Kitiona Viliamu
- Born: 27 September 1980 (age 45) Wellington, New Zealand
- Height: 6 ft 3 in (1.91 m)
- Weight: 243 lb (110 kg)
- School: St Joseph's College, Samoa. Wesley College, New Zealand

Rugby union career
- Position(s): Lock, Flanker

Amateur team(s)
- Years: Team / Apps / (Points)
- –: Pukekohe RFC
- –: Papakura RFC

Senior career
- Years: Team / Apps / (Points)
- 2003: Manchester R.F.C.

Provincial / State sides
- Years: Team / Apps / (Points)
- 2001–2003: Counties Manukau / 8 / (10)

International career
- Years: Team / Apps / (Points)
- 2001–2004: Samoa / 10 / (5)

= Kitiona Viliamu =

Samoa international rugby union player

Kitiona Villiamu (born Wellington, 27 September 1980) is a New Zealand-born Samoan rugby union player.

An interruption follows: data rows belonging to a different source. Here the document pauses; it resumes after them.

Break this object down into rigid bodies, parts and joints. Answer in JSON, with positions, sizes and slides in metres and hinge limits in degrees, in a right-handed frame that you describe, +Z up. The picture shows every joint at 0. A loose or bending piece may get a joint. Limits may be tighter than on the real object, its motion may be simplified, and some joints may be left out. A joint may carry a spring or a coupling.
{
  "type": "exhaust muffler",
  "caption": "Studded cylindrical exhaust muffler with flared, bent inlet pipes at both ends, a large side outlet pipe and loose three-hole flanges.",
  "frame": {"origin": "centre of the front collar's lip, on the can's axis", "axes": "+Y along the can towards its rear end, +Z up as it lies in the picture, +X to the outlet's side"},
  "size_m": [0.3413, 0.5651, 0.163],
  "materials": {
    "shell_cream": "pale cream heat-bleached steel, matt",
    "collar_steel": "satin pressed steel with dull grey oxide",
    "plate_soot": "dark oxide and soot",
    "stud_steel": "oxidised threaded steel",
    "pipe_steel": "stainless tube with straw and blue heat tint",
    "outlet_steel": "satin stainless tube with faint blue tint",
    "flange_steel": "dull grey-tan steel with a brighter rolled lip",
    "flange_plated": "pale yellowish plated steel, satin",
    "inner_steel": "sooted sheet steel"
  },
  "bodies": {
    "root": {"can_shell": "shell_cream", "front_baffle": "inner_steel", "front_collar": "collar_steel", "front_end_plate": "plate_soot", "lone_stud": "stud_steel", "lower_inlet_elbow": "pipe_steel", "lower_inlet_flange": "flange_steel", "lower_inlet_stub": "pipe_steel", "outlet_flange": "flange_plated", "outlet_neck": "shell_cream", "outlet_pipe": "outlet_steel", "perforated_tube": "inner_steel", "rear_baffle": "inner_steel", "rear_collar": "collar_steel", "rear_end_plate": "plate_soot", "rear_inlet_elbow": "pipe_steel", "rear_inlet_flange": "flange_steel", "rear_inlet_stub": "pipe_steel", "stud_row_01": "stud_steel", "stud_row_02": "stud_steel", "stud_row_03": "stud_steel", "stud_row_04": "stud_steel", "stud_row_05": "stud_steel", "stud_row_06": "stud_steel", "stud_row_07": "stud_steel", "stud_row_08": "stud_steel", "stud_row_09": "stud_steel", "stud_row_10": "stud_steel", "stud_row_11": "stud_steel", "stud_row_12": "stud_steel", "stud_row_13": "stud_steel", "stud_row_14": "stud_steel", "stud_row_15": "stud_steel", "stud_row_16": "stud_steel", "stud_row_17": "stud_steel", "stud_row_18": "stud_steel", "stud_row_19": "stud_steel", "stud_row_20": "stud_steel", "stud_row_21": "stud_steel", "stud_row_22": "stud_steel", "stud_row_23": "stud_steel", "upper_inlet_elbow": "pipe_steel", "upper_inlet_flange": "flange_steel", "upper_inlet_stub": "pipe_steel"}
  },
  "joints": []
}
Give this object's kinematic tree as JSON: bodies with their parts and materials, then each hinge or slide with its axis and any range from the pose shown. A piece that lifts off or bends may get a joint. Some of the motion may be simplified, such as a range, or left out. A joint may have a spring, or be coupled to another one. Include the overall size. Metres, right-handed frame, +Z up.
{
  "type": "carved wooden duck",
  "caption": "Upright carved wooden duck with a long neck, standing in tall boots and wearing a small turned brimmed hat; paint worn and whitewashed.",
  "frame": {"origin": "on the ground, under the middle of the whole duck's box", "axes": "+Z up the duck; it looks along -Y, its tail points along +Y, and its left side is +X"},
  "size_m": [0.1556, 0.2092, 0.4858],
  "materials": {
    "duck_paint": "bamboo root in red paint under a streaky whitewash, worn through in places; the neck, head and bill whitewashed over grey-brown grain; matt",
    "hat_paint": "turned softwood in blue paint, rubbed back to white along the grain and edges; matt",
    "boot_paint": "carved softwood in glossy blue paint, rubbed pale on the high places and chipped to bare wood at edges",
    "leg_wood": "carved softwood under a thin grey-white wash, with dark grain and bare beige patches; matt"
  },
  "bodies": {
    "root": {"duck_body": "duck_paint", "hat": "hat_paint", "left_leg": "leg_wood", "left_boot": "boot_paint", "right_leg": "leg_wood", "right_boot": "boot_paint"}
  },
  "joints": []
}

He played as lock and flanker.

==Career==
He first played for Samoa in a test against Ireland, at Lansdowne Road, on 11 November 2001. He was part of the 2003 Rugby World Cup roster, where he played four matches as substitute. His last international cap was against Scotland, at Wellington, on 4 June 2004. In his club career, he played for Counties Manukau in the NPC between 2001 and 2003, and in 2003 he moved to Manchester R.F.C.